Les milieux naturels se lisent en terme d’écosystèmes. Et, dans l’agriculture, on prend conscience actuellement des méfaits de la monoculture mécanisée et on reconnaît les avantages de la diversité et de la complémentarité. En France, la ferme du Bec Hellouin est  ainsi reconnue dans son expérimentation innovante dans l’esprit de la permaculture (4). Et le même esprit est présent dans une ferme en Autriche dans une vallée peu propice à la culture. Or, un pionnier, Sepp Holzer y a construit un écosystème agricole ultra productif.
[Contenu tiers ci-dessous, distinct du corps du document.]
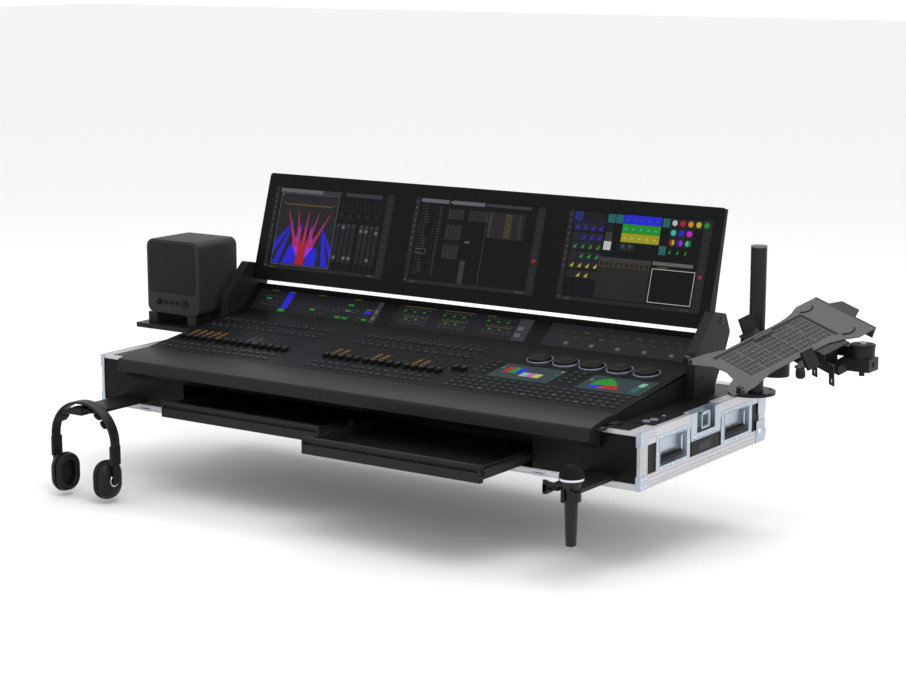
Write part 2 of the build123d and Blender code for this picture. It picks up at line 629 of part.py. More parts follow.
# ---------------------------------------------------------------- headphones
def headphone_bracket():
    """Flat plate fixed in the left front slot, with a narrower tongue for the headband."""
    plate = block((-680, -602), (-412, -CASE_Y + 14), (20, 28))
    tongue = block((PHONES_X - 20, PHONES_X + 20), (-466, -412), (20, 25.6))
    return plate + tongue + block((PHONES_X - 20, PHONES_X + 20), (-472, -466), (20, 34))


def arch(outer_x, outer_z, thickness, width, cut_z):
    """Upper part of an oval band in the XZ plane, centred over the bracket."""
    plane = Plane(origin=(PHONES_X, PHONES_Y + width / 2, BAND_TOP - outer_z), x_dir=(1, 0, 0),
                  z_dir=(0, -1, 0))
    section = Ellipse(outer_x, outer_z) - Ellipse(outer_x - thickness, outer_z - thickness)
    ring = extrude(plane * section, amount=width, dir=(0, -1, 0))
    return ring & block((-900, -400), (-600, -300), (cut_z, 100))


def headband():
    """Sprung band with its sliders and the yoke pins of both cups."""
    band = arch(98, 92, 9, 34, -52)
    for side in (-1, 1):
        x0 = PHONES_X + side * 97
        band += block(sorted((x0, x0 - side * 8)), (PHONES_Y - 15, PHONES_Y + 15), (-92, -46))
        band += block(sorted((x0 + side * 2, x0 - side * 6)), (PHONES_Y - 9, PHONES_Y + 9), (CUP_Z - 5, -84))
        low, high = sorted((x0 + side * 2, x0 - side * 14))
        band += rod_x(PHONES_Y, CUP_Z, 5, low, high)
    return band


def headband_pad():
    """Cushion under the middle of the band, resting on the bracket."""
    return arch(88.6, 82.6, 11, 32, 8).moved(Location((0, 0, -9.4)))


def ear_cup(side):
    """Hard shell of one ear cup, bored for the yoke pin."""
    x = PHONES_X + side * 78
    shell = Pos(x, PHONES_Y, CUP_Z) * Box(20, 72, 90)
    shell = fillet(shell.edges().filter_by(Axis.X), 30)
    boss = rod_x(PHONES_Y, CUP_Z, 14, *sorted((x + side * 9, x + side * 12.4)))
    return shell + boss - rod_x(PHONES_Y, CUP_Z, 5 + FIT, *sorted((x + side * 4, x + side * 14)))


def ear_cushion(side):
    """Soft ring of one ear cup."""
    x = PHONES_X + side * 59
    pad = Pos(x, PHONES_Y, CUP_Z) * Box(18, 76, 92)
    pad = fillet(pad.edges().filter_by(Axis.X), 32)
    hole = fillet((Pos(x, PHONES_Y, CUP_Z) * Box(24, 40, 56)).edges().filter_by(Axis.X), 18)
    return pad - hole


# ---------------------------------------------------------------- microphone
def microphone_bracket():
    """Flat arm in the right front slot, with the clip and a cable prong at its end."""
    arm = block((613, 687), (-424, -CASE_Y + 14), (20, 28))
    clip = rod((MIC_X, MIC_Y), 20, 8, 28)
    arm += clip + block((613, 622), (-446, -420), (14, 34)) + block((613, 640), (-432, -420), (20, 28))
    arm -= Pos(MIC_X, MIC_Y, 18) * Cylinder(15.2, 60)
    return arm - block((MIC_X - 12, MIC_X + 12), (-500, MIC_Y), (0, 60))


def microphone():
    """Tapered hand-held microphone: body and ball grille."""
    body = Pos(MIC_X, MIC_Y, -84) * Pos(0, 0, 57) * Cone(10.9, 14.6, 114)
    neck = Pos(MIC_X, MIC_Y, 41) * Cone(14.6, 23, 22)
    ball = Pos(MIC_X, MIC_Y, 55) * Sphere(25.5) & block((600, 760), (-500, -380), (52, 90))
    return group([body + neck, ball])


# ---------------------------------------------------------------- build
os.makedirs("parts", exist_ok=True)

extrusions = edge_extrusions()
write("edge_extrusions", extrusions)
write("case_shell", case_shell(extrusions))
write("front_fascia", front_fascia(extrusions))
write("deck_board", deck_board(extrusions))
write("corner_fittings", corner_fittings())
dishes = [handle_dish(*DISH_Y), handle_dish(-DISH_Y[1], -DISH_Y[0])]
write("handle_dishes", group(dishes + [mirrored(dish) for dish in dishes]))
write("latch_dishes", group([latch_dish(), mirrored(latch_dish())]))
write("case_rivets", case_rivets())
write("drawer_runners", drawer_runners())
write("drawer_left", drawer(-1, DRAWER_FRONTS["left"]))
write("drawer_right", drawer(1, DRAWER_FRONTS["right"]))
for end, y_range in (("rear", DISH_Y), ("front", (-DISH_Y[1], -DISH_Y[0]))):
    handle = case_handle(*y_range)
    write(f"handle_right_{end}", handle)
    write(f"handle_left_{end}", mirrored(handle))

write("console_chassis", console_chassis())
write("rear_housing", rear_housing())
write("surface_panel", surface_panel())
write("palm_rests", palm_rests())
write("side_cheeks", side_cheeks())
write("strip_panel", strip_panel())
write("strip_displays", strip_displays())
write("touch_screens", touch_screens())
write("circuit_board", circuit_board())
write("power_supply", power_supply())
write("playback_keys", keys(playback_key_places()))
write("command_keys", keys(command_key_places()))
for name, firsts in BANKS.items():
    write(f"faders_{name}", group([fader_cap(first + i * BANK_PITCH, CAP_Y) for first in firsts
                                   for i in range(BANK_TRACKS)]))
write("faders_master", group([fader_cap(x, MASTER_CAP_Y) for x in MASTER_X]))
for number, x in enumerate(ENCODER_X, start=1):
    write(f"encoder_knob_{number}", encoder_knob(x))

write("wing_frame", wing_frame())
write("wing_rear_cover", wing_rear_cover())
write("wing_displays", wing_displays())

write("speaker_cabinet", speaker_cabinet())
write("speaker_baffle", speaker_baffle())
write("speaker_knob", speaker_knob())
write("speaker_shelf", speaker_shelf())

write("pole_base", pole_base())
write("pole", pole())
write("pole_clamp", pole_clamp())
write("arm_lower", arm_lower())
write("arm_upper", arm_upper())
write("tray_head", tray_head())
write("laptop_tray", laptop_tray())
write("tray_clamp_left", tray_clamp(1))
write("tray_clamp_right", tray_clamp(-1))

write("headphone_bracket", headphone_bracket())
write("headband", headband())
write("headband_pad", headband_pad())
for name, side in (("left", -1), ("right", 1)):
    write(f"ear_cup_{name}", ear_cup(side))
    write(f"ear_cushion_{name}", ear_cushion(side))
write("microphone_bracket", microphone_bracket())
write("microphone", microphone())
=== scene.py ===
from math import atan2, cos, pi, radians, sin

import bmesh
import bpy
from mathutils import Matrix, Vector


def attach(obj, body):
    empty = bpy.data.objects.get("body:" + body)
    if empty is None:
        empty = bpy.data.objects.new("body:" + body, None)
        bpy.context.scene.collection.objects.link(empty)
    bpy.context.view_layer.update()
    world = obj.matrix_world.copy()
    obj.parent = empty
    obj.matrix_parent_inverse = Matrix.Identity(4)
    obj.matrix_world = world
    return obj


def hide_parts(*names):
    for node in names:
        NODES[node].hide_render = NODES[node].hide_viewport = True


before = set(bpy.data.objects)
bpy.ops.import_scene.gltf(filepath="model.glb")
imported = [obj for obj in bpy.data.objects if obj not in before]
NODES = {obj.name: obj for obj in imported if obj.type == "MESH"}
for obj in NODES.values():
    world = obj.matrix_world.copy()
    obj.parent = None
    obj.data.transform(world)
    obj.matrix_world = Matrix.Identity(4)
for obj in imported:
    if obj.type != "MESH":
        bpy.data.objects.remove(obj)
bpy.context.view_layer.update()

# ---------------------------------------------------------------- dimensions, millimetres
CASE_X, CASE_Y, CASE_H = 740.0, 279.0, 121.4
FLOOR_Z = -185.0
SURFACE_TILT, SURFACE_Z = radians(7.1), 166.0
LATCH = 66.0
BANKS_LEFT, BANKS_CENTRE = (-621.6, -508.0, -394.6), (-183.0, -68.5, 45.0)
BANK_TRACKS, BANK_PITCH = 5, 21.8
KEY_ROWS = (47.0, -5.0, -162.0, -190.0)
COLUMNS = [first + i * BANK_PITCH for first in BANKS_LEFT + BANKS_CENTRE for i in range(BANK_TRACKS)]
MASTER_X = (158.6, 179.0)
FADER_Y, MASTER_Y = -118.0, -88.0
ENCODER_X, ENCODER_Y = (300.0, 368.0, 436.0, 505.0, 573.0), 40.0
KEY_PITCH = 22.0
TOUCH_LEFT, TOUCH_RIGHT, TOUCH_Y = (246.0, 405.0), (473.0, 634.0), (-104.0, -8.0)
STRIP_LOW, STRIP_HIGH = (135.5, 183.0), (203.0, 240.0)
STRIP_SIZE, DISPLAY_PITCH = (396.0, 74.0), 434.0
WING_BASE, WING_TILT = (184.0, 286.0), radians(17.1)
WING_SIZE = (370.9, 208.9)
WING_PIVOT, CHEEK_X = (196.9, 273.6), 670.0
PHONES_X, PHONES_Y, CUP_Z, BAND_TOP = -641.0, -442.0, -129.0, 49.0
MIC_X, MIC_Y = 677.0, -440.0
SPEAKER_X, SPEAKER_Y, SPEAKER_Z = (-864.0, -690.0), (21.0, 170.0), (170.6, 358.0)
POLE, POLE_TOP, FOOT, HUB, ELBOW = (762.0, 184.0), 450.0, (747.0, 197.0), (812.0, 178.0), (1022.0, 152.0)
TRAY_ORIGIN, TRAY_LONG, TRAY_NORMAL = (872.5, 52.7, 261.7), (0.374, 0.883, 0.285), (0.113, -0.348, 0.931)


def plane(origin, x_dir, z_dir):
    """A local frame from its origin, x direction and normal."""
    z = Vector(z_dir).normalized()
    x = Vector(x_dir)
    x = (x - z * x.dot(z)).normalized()
    y = z.cross(x)
    turn = Matrix((x, y, z)).transposed().to_4x4()
    return Matrix.Translation(origin) @ turn


WORLD = Matrix.Identity(4)
SURFACE = plane((0, 0, SURFACE_Z), (1, 0, 0), (0, -sin(SURFACE_TILT), cos(SURFACE_TILT)))
STRIP_TILT = atan2(STRIP_HIGH[1] - STRIP_LOW[1], STRIP_HIGH[0] - STRIP_LOW[0])
STRIP = plane((0, *STRIP_LOW), (1, 0, 0), (0, -sin(STRIP_TILT), cos(STRIP_TILT)))
WING = plane((0, *WING_BASE), (1, 0, 0), (0, -cos(WING_TILT), sin(WING_TILT)))
TRAY = plane(TRAY_ORIGIN, TRAY_LONG, TRAY_NORMAL)


# ---------------------------------------------------------------- materials
def add_node(tree, kind, sockets=(), **settings):
    """A new shader node with its settings and its (socket, value) pairs."""
    node = tree.nodes.new(f"ShaderNode{kind}")
    for key, value in settings.items():
        setattr(node, key, value)
    for socket, value in sockets:
        node.inputs[socket].default_value = value
    return node


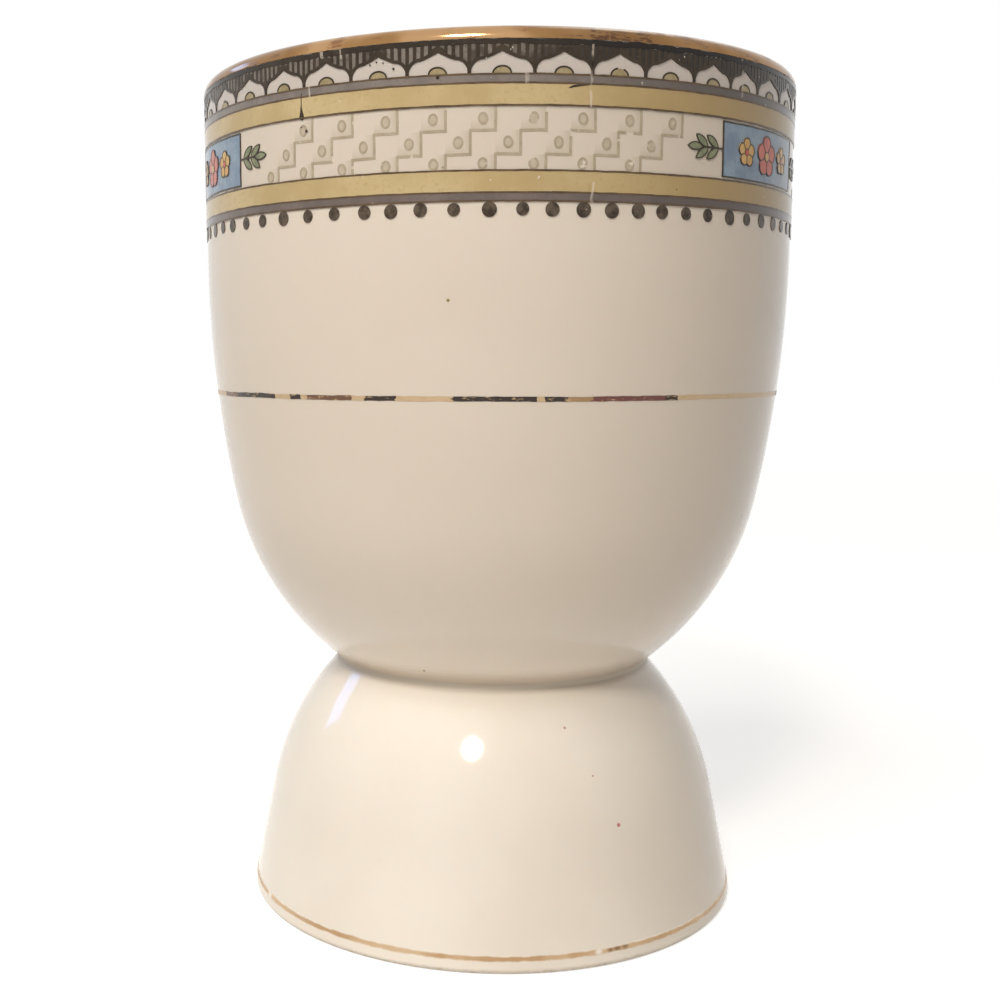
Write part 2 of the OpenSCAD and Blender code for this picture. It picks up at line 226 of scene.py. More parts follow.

Comment a-t-il atteint cette performance ? « Sepp Holzer a réfléchi à sa ferme comme un ensemble d’écosystèmes. A la petite échelle de la parcelle, il met en compétition les espèces qui vont s’enrichir mutuellement. Ainsi chaque arbre est planté avec un ensemble de graines d’une cinquantaine de plantes différentes qui entreront en synergie. Elles trouveront leur complémentarité dans la différence de taille, de morphologie, d’enracinement, d’écosystèmes microbiens associés, de synthèse de molécules, de préférence pour l’ombre et la lumière. Ces coopérations engendrent des relations nutritives entre les plantes et permettent de se passer d’engrais. Elles entretiennent une diversité d’hôtes et de prédateurs et il et possible de s’affranchir des pesticides… Mais Sepp Holzer a également créé une association d’écosystèmes diversifiés selon un design très précis permettant leur mise en synergie… Ainsi, à mesure des années, il a créé un ensemble de soixante dix mares et étangs et étagé le relief en terrasses. Le miroir créé par la surface de l’eau envoie les rayons du soleil sur les coteaux qui la surplombent et produit de nouvelles conditions climatiques pour des espèces qui n’auraient pu se développer  dans les conditions initiales… » (p 59-60). « Le système entre  en croissance selon un mécanisme synergique et enrichit son milieu. Sepp Holzer a créé un système productif qui ne détruit pas les ressources écologiques, mais qui, au contraire, en crée » ( p 60).

 

Cependant, les écosystèmes vivants ne sont pas à même de remplacer toutes les industries. « Ces industries doivent être alimentées en matériaux et en énergie pour fonctionner. De plus, de nombreuses infrastructures, machines et outils, ne peuvent exclusivement faire appel à des matériaux biosourcés. Il s’agit donc d’organiser les systèmes économiques et productifs  qui permettront une réutilisation maximale de la matière qui la compose » (p 109). Alors Isabelle Delannoy nous expose les voies innovantes d’une économie en écosystèmes pour traiter de l’énergie et de la matière. Et là aussi, elle s’appuie sur de nombreuses études de cas.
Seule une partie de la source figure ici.